**WHAT IS BEING ASKED**
Every line with the string "axes" should be gathered.

**EXERCISE INPUT**
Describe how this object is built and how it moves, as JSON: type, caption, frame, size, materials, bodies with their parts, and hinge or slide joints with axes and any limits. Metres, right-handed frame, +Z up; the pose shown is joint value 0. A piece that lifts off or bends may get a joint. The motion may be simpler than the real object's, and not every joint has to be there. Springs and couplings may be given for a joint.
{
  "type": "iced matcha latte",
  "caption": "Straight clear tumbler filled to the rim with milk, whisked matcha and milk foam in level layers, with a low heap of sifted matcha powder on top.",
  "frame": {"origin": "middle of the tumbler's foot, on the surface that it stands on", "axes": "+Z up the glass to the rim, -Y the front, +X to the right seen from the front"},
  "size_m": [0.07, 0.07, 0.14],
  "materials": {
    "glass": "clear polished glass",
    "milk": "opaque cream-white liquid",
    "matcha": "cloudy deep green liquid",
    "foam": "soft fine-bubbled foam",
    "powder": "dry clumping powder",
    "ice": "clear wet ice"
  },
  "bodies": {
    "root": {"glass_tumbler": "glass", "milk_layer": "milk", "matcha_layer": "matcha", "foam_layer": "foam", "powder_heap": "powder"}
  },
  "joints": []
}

==

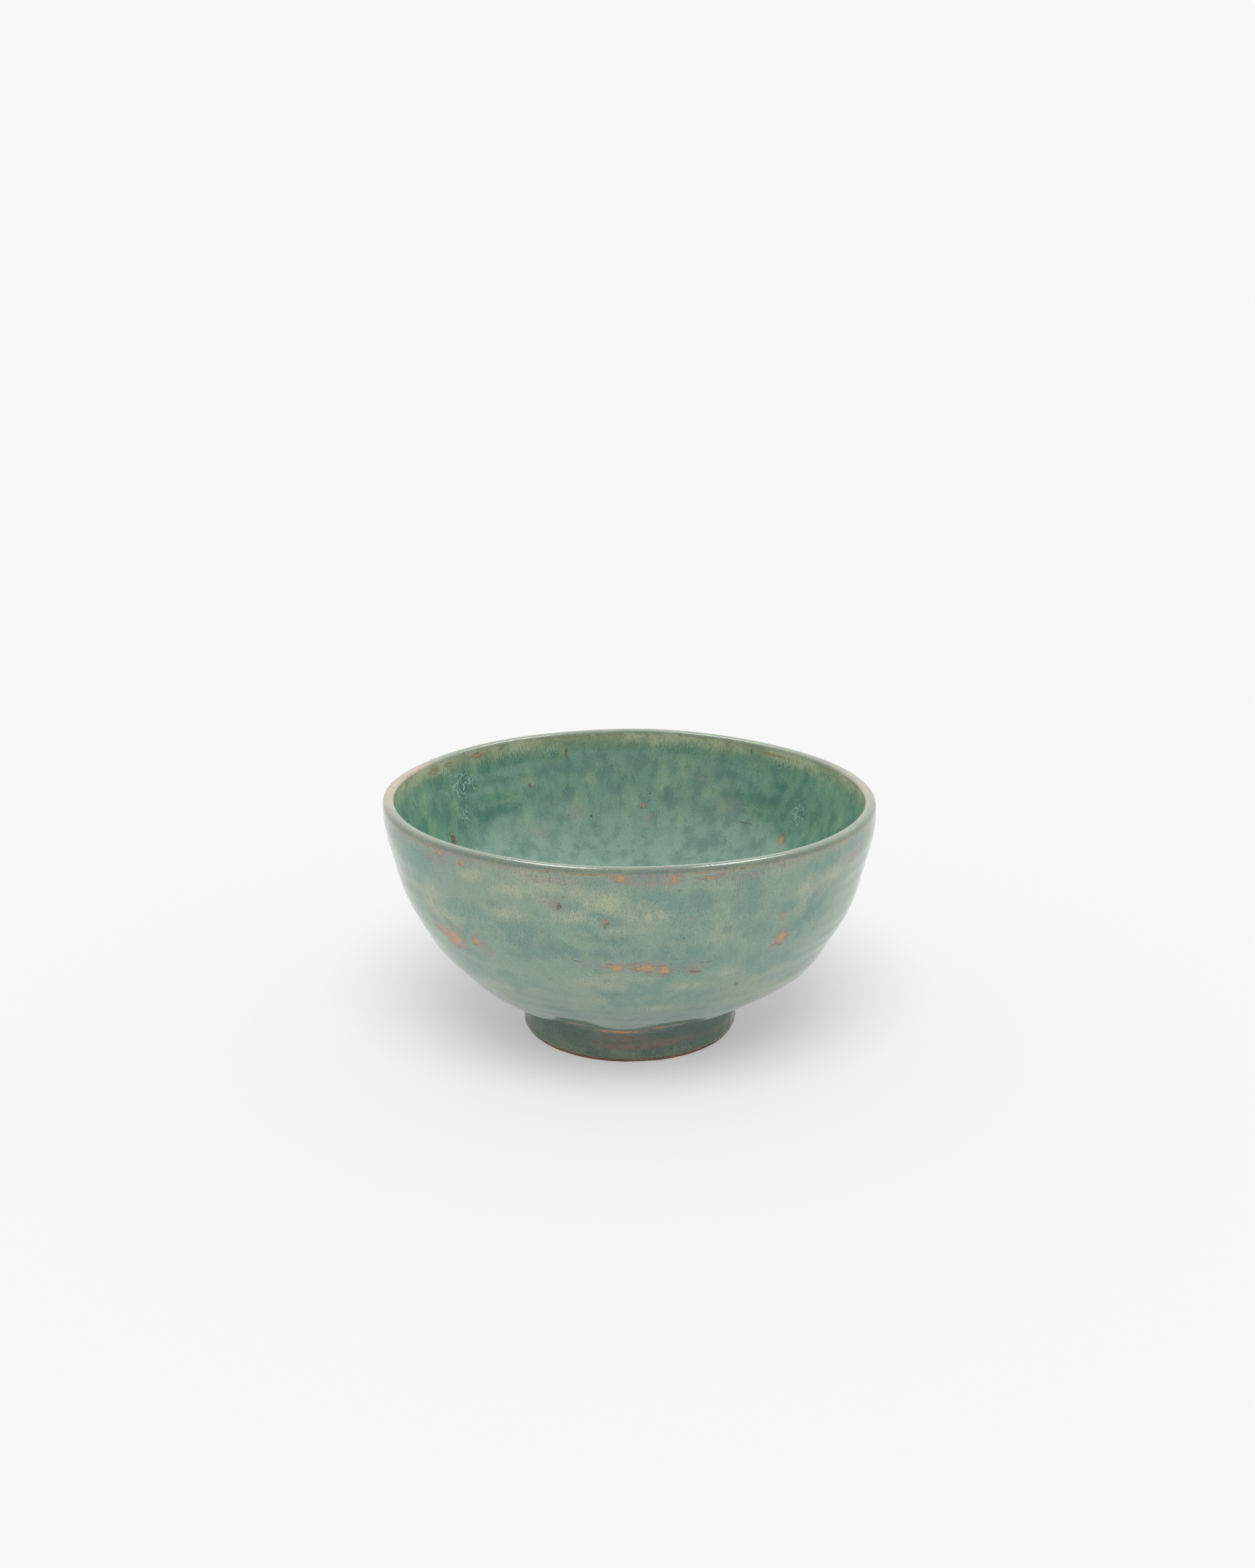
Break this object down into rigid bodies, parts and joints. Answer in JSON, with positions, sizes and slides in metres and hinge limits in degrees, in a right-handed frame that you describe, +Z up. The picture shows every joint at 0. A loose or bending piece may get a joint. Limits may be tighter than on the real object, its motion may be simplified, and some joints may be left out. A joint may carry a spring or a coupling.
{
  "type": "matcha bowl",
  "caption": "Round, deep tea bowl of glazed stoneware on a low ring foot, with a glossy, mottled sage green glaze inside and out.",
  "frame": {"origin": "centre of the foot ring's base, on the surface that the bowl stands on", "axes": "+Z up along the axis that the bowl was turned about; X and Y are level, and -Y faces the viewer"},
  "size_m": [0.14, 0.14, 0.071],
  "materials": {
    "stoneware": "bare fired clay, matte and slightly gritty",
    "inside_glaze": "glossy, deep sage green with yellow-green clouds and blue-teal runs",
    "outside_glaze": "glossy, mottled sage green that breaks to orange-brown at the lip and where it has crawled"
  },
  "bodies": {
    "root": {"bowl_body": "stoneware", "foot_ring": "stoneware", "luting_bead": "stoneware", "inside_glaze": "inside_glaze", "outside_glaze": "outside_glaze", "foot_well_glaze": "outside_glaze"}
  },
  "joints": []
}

==

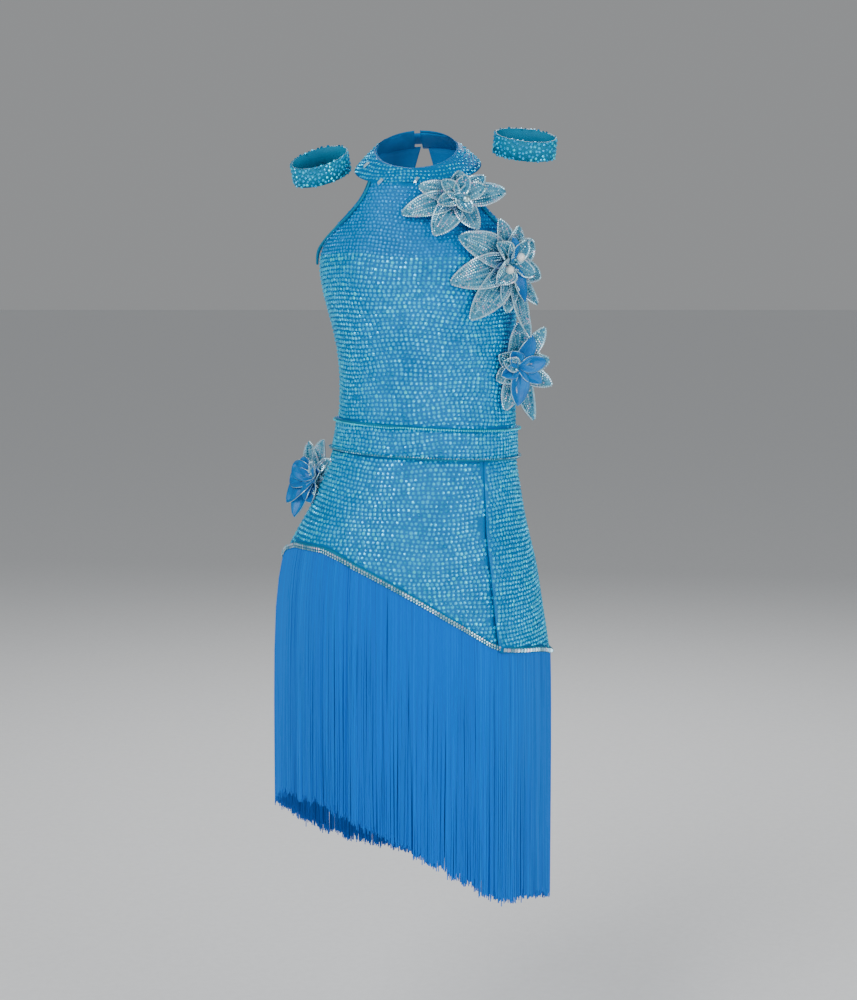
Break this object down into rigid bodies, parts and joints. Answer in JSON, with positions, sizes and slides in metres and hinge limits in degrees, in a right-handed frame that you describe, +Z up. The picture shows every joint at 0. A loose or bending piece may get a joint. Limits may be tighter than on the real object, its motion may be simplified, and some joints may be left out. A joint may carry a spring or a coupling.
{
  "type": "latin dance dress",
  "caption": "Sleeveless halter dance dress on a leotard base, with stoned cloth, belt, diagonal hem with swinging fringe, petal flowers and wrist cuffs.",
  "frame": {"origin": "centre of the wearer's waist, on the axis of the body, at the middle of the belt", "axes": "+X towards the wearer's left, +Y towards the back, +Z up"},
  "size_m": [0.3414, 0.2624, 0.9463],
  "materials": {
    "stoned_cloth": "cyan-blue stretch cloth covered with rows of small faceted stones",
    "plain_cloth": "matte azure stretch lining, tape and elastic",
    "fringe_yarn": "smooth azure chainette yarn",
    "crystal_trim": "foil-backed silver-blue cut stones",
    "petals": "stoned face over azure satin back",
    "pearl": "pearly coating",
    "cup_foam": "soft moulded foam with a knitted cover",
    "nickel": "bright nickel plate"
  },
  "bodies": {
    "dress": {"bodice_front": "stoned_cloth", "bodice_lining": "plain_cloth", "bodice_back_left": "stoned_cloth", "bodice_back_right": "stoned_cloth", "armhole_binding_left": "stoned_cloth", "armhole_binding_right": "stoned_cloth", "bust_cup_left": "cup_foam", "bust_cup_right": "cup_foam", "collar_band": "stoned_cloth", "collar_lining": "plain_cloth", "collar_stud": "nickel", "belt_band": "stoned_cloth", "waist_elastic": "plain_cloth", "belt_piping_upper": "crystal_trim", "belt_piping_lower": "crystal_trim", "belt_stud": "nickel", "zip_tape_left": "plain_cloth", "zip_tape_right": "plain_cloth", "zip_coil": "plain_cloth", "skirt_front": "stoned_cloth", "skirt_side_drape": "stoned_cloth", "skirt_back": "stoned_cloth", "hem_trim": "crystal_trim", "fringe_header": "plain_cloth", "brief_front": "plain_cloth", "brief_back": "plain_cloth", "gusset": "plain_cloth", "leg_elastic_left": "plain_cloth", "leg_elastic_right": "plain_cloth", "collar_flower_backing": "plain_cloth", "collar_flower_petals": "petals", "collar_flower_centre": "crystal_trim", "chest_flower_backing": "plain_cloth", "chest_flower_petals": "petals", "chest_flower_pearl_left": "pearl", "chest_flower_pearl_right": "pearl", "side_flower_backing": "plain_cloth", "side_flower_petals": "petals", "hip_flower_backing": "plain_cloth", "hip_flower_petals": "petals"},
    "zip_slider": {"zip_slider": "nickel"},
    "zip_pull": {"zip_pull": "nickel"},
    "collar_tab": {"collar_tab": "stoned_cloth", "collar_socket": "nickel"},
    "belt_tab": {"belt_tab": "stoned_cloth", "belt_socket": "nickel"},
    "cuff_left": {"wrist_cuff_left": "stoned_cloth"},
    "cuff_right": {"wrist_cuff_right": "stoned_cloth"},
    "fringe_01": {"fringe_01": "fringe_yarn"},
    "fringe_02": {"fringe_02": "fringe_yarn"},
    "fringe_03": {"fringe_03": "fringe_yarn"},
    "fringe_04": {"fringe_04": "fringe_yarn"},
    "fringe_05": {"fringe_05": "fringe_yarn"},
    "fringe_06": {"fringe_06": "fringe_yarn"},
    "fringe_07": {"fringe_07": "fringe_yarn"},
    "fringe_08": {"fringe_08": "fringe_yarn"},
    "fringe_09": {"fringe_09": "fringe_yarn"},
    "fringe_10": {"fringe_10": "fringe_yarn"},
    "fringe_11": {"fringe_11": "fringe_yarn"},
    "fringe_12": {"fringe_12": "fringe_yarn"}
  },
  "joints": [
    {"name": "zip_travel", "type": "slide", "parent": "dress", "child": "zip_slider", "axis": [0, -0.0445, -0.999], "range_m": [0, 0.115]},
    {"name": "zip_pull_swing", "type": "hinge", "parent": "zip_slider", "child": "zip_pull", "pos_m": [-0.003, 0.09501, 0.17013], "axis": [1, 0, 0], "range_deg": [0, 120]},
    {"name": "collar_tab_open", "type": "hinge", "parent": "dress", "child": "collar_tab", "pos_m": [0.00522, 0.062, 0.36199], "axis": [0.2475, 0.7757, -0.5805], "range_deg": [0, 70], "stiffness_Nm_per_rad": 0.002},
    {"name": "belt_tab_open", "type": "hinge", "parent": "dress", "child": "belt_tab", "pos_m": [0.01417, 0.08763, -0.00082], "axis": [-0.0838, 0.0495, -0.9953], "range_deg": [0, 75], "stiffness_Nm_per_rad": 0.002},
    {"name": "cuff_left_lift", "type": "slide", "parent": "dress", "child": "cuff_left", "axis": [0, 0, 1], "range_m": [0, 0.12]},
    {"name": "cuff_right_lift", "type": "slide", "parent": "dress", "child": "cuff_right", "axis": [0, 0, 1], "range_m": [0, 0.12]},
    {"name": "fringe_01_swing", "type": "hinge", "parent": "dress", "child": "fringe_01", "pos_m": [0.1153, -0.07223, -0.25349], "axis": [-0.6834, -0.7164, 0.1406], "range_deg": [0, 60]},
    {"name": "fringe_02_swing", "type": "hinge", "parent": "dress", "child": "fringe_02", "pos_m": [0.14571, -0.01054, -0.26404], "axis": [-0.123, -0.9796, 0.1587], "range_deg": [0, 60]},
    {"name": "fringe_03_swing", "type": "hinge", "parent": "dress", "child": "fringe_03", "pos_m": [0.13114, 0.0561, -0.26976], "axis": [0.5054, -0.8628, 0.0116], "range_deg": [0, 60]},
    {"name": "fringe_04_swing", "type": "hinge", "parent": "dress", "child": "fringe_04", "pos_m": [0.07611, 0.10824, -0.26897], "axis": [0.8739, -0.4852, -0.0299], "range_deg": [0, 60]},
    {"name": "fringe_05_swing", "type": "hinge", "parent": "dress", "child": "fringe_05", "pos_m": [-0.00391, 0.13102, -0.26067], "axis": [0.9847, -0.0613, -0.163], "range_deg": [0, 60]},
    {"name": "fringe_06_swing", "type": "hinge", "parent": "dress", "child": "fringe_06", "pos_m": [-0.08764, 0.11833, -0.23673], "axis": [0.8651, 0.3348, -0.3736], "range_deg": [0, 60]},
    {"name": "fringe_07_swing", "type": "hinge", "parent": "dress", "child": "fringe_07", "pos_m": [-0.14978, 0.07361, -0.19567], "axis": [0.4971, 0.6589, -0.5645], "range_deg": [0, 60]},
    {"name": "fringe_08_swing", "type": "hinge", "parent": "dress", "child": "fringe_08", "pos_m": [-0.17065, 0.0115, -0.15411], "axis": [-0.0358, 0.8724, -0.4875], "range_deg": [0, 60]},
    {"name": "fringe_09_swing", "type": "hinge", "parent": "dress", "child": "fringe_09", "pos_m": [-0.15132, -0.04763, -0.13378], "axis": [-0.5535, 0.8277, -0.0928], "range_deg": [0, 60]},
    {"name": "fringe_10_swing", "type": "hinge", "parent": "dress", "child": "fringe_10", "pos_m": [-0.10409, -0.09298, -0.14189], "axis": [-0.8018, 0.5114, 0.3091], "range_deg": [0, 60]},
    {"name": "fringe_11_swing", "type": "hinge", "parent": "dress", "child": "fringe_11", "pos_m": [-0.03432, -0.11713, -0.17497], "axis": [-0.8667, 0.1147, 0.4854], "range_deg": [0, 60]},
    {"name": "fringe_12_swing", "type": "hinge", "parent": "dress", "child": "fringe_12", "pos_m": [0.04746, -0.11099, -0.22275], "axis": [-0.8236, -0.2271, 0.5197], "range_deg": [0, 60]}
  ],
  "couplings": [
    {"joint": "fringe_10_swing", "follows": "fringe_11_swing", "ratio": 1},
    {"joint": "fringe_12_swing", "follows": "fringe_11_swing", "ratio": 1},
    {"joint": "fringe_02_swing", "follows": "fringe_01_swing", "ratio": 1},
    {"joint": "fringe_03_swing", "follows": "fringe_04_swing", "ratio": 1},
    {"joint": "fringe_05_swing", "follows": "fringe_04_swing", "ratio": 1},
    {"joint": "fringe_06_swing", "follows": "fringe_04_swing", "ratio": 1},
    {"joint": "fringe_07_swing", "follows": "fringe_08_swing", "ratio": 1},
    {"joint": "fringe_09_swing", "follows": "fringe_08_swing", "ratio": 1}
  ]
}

**CORRECT ANSWER**
Describe how this object is built and how it moves, as JSON: type, caption, frame, size, materials, bodies with their parts, and hinge or slide joints with axes and any limits. Metres, right-handed frame, +Z up; the pose shown is joint value 0. A piece that lifts off or bends may get a joint. The motion may be simpler than the real object's, and not every joint has to be there. Springs and couplings may be given for a joint.
  "frame": {"origin": "middle of the tumbler's foot, on the surface that it stands on", "axes": "+Z up the glass to the rim, -Y the front, +X to the right seen from the front"},
  "frame": {"origin": "centre of the foot ring's base, on the surface that the bowl stands on", "axes": "+Z up along the axis that the bowl was turned about; X and Y are level, and -Y faces the viewer"},
  "frame": {"origin": "centre of the wearer's waist, on the axis of the body, at the middle of the belt", "axes": "+X towards the wearer's left, +Y towards the back, +Z up"},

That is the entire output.